Johannesburg - The rand lost ground on Tuesday morning as ratings agency Moody’s released a report criticising the Mining Charter. Moody's joined Fitch Ratings in slating the controversial charter as harmful to the South African economy.

Moody's said the document is not properly drafted and believes the ANC is likely to ask for it to be withdrawn. The rand jumped from R13.03 to R13.13 instantly on the news, before easing to R13.08 by 11:00, a 0.14% drop in the price since Tuesday.

South Africa's consumer price index for May came out at 5.4%, within the target band of between 3% to 6%. But analysts attributed the rand’s jump to Moody's comments.

Moody’s published the research report on Tuesday after Mineral Resources Minister Mosebenzi Zwane launched the revised Mining Charter last week. It requires South African mining companies to increase black shareholders’ equity holdings to 30% from 26% within 12 months.

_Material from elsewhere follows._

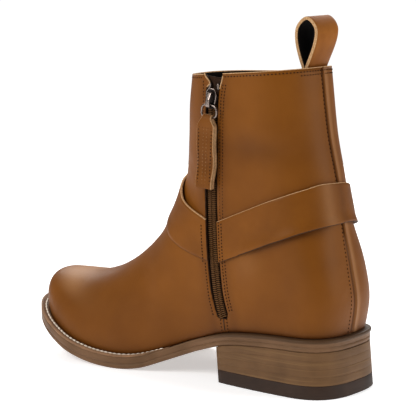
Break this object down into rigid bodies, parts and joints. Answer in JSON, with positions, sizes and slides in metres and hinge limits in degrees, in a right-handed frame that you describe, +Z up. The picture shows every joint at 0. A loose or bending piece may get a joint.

Analyst Douglas Rowlings, a Moody’s assistant vice-president, said the ANC has come out against the revised charter. He believes the charter’s policies run counter to what is outlined in the Economic Transformation Discussion Document for the ANC’s National Policy Conference, scheduled to take place at the end of the month.

“The ANC’s National Policy Conference may recommend that the revised Mining Charter be withdrawn to allow for adequate stakeholder consultation or it may recommend amendments to the current draft,” he said.

READ: ANC to meet Chamber of Mines, as Fitch slams Mining Charter

Commenting on the charter’s content, Douglas said the higher black economic empowerment (BEE) equity holding requirement is credit negative because it will likely require miners to use cash or raise debt to facilitate the equity transfer.

He said the revised charter is credit negative for South African mining companies because a number of the requirements will add to mines' operating costs and reduce free cash flow generation.

“We expect that current shareholders are unlikely to support a further dilution of their equity interests,” he said.

He said the clearest example of this is the clause which forces new mining rights to pay a minimum of 1% of annual turnover to communities.  

“In our view, the payments are contrary to the South African Companies Act and will have a material bearing on free cash flow generation, which will likely decline significantly because of the payments.

"In turn, reduced cash flow would reduce mining companies’ ability to continue to reduce their debt or invest in expansion, such as developing reserves.”

Douglas warned that Anglo American, AngloGold Ashanti, Gold Fields, Petra Diamonds, Sibanye Gold and South32 would be negatively affected if the revised Mining Charter were implemented in its current form.

“Reduced cash flow would reduce mining companies’ ability to continue to reduce their debt or invest in expansion, such as developing reserves,” Rowlings explained.